~Jim “Jimmy” Cramer
It was obviously a great trade to sell industrials and oils. I did not participate in that. I just felt that the other sectors were very vulnerable and that oil could go down to the mid-$80s if the margin buying — not demand destruction but margin buying — got crushed.
Investors who think it is demand destruction do not understand that unless the world stands still, you can’t have oil go down from $96 to $75 in a couple of days, especially when Chinese inflation is heating up, as we learned last night, perhaps the worst new bit of data out there.
Doesn’t matter. Some moron will espouse it Tuesday. We will have to listen.
So be it; my response will be swift and brutal.
Remind me, again, who is the world’s largest economy? Oh right, the United States. And we’re slowing down a bit.
And what’s bigger? China, or all of Europe? And yeah, it looks like Europe is slowing down a bit too. Hell, the U.K, not to be out down, is straight up burning its economy. Mothballing is apparently not in style in London nowadays. They will torch their fucking idle factories and businesses, and even some of the non-idle ones.
And finally, isn’t China’s most recent inflation statistics coming in around 6.5%, well inside the 10% clusterfuck they were experiencing earlier this year, and a mere and rather insignificant .1% higher than expectations? I wouldn’t call that, “heating up.” I’d call that, “slowing down.”
So it looks increasingly like:
a) The world is standing still. Very small growth, which was one of the key premises to higher oil prices to begin with.

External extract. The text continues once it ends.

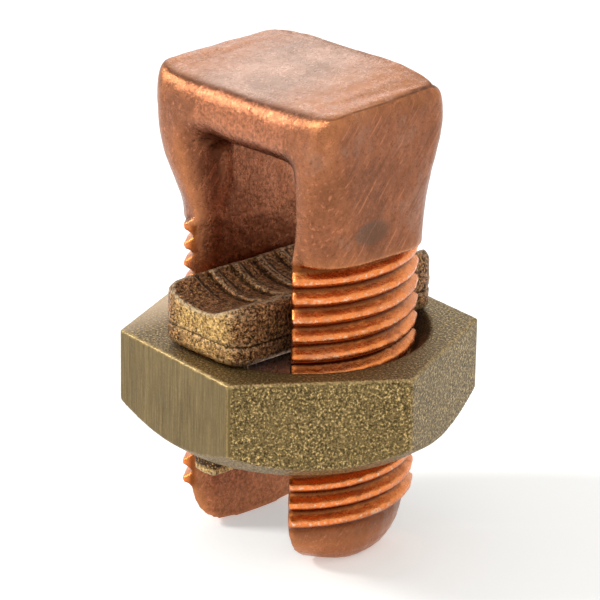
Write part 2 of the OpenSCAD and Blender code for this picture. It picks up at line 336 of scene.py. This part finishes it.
def cast_bronze(settings):
    """Sand-cast bronze, dark with foundry scale, with painted shade in its hollows and where it lies inside
    the nut, painted glints in its grain, and rubbed golden on its ends and ridges.
    """
    material, tree, shader, place = new_material("sand_cast_bronze")
    x = add(tree, SPLIT, [place], out="X")
    y = add(tree, SPLIT, [place], out="Y")
    z = add(tree, SPLIT, [place], out="Z")
    wear = add(tree, ATTRIBUTE, out="Fac", attribute_name="edge_wear")
    upward = add(tree, ATTRIBUTE, out="Fac", attribute_name="facing_up")

    # Sand grain of 0.25 mm, a finer grain that bumps the surface and sets painted glints between its grains,
    # and clouds of 2.2 mm
    sand = add(tree, NOISE, {"Vector": place, "Scale": 1 / (0.25 * MM), "Detail": 3.0, "Roughness": 0.8})
    glint = add(tree, NOISE, {"Vector": place, "Scale": 1 / (0.17 * MM), "Detail": 1.0, "Roughness": 0.8})
    cloud = add(tree, NOISE, {"Vector": place, "Scale": 1 / (2.2 * MM), "Detail": 4.0, "Roughness": 0.6})

    scale, rub = settings.scale_colour, settings.rubbed_colour
    dark = add(tree, RAMP, [sand], stops=[
        (0.4, shade(scale, 0.25)),
        (0.48, shade(scale, 1.2)),
        (0.56, shade(scale, 2.4)),
        (0.64, shade(scale, 5.0)),
    ])
    bright = add(tree, RAMP, [sand], stops=[
        (0.38, shade(rub, 0.12)),
        (0.45, shade(rub, 0.75)),
        (0.54, shade(rub, 1.25)),
        (0.62, shade(rub, 2.4)),
    ])
    serrated = add(tree, RAMP, [sand], stops=[
        (0.42, shade(scale, 0.3)),
        (0.5, shade(scale, 1.1)),
        (0.6, shade(scale, 2.6)),
    ])
    off_middle = add(tree, MATH, [y], operation="ABSOLUTE")
    colour = coated(tree, dark, [
        # The ends are rubbed above the parting line, and so are the hooks
        (
            1.0,
            bright,
            [off_middle, PAD_HIGH.y - 0.45 * MM, PAD_HIGH.y - 0.1 * MM],
            [cloud, 0.32, 0.55, 0.45, 1.0],
            [x, -3.2 * MM, -1.6 * MM, 0.15, 1.0],
            [z, PARTING_Z - 0.1 * MM, PARTING_Z + 0.1 * MM, 0.6, 1.0],
        ),
        # Painted shade darkens the pad below the nut's top, where it lies inside the nut
        (0.85, shade(scale, 0.25), [z, NUT_HIGH.z, NUT_HIGH.z - 0.5 * MM]),
        (0.9, bright, [z, PAD_LOW.z + 0.8 * MM, PAD_LOW.z + 0.5 * MM]),
        (0.55, serrated, [upward, 0.75, 0.95]),
        # Painted glints between the grains
        (0.8, shade(rub, 1.8), [glint, 0.62, 0.7]),
        (1.0, linear("bda988"), [wear, 0.6, 0.8], [sand, 0.4, 0.6, 0.15, 0.9]),
        # Painted shade darkens the hollows
        (0.75, linear("1c120a"), [wear, 0.47, 0.33]),
    ])
    tree.links.new(colour, shader.inputs["Base Color"])
    tree.links.new(add(tree, RANGE, [sand, 0.3, 0.7, 0.5, 0.3]), shader.inputs["Roughness"])
    bent = add(tree, BUMP, {"Height": cloud, "Distance": 0.15 * MM})
    for height, distance in ((sand, 0.2 * MM), (glint, 0.06 * MM)):
        bent = add(tree, BUMP, {"Height": height, "Distance": distance, "Normal": bent})
    tree.links.new(bent, shader.inputs["Normal"])
    return material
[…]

b) Less oil consumption from slowing industry. That means plenty of unused oil running through the system.
c) Little room for decreased production of oil suppliers. You cannot tell me that Saudi Arabia can afford to cut back on production. They are giving each of their citizens cash deposits to calm down and stop rioting. Iran and Venezuela have absurd spending plans, which can only be made up for with volume, should the price of oil continue to slide. Russia has never been keen on slowing their own production; they just insight others to do so.
It does not take massive oil gluts to crush prices. It only takes a decent unused margin and few prospects for increased consumption going forward. That’s where we are.
Without cheap Fed money spurring the market on another coke run, oil goes lower. And Jim Cramer will eat his words.
Now pray with me for peace in Libya.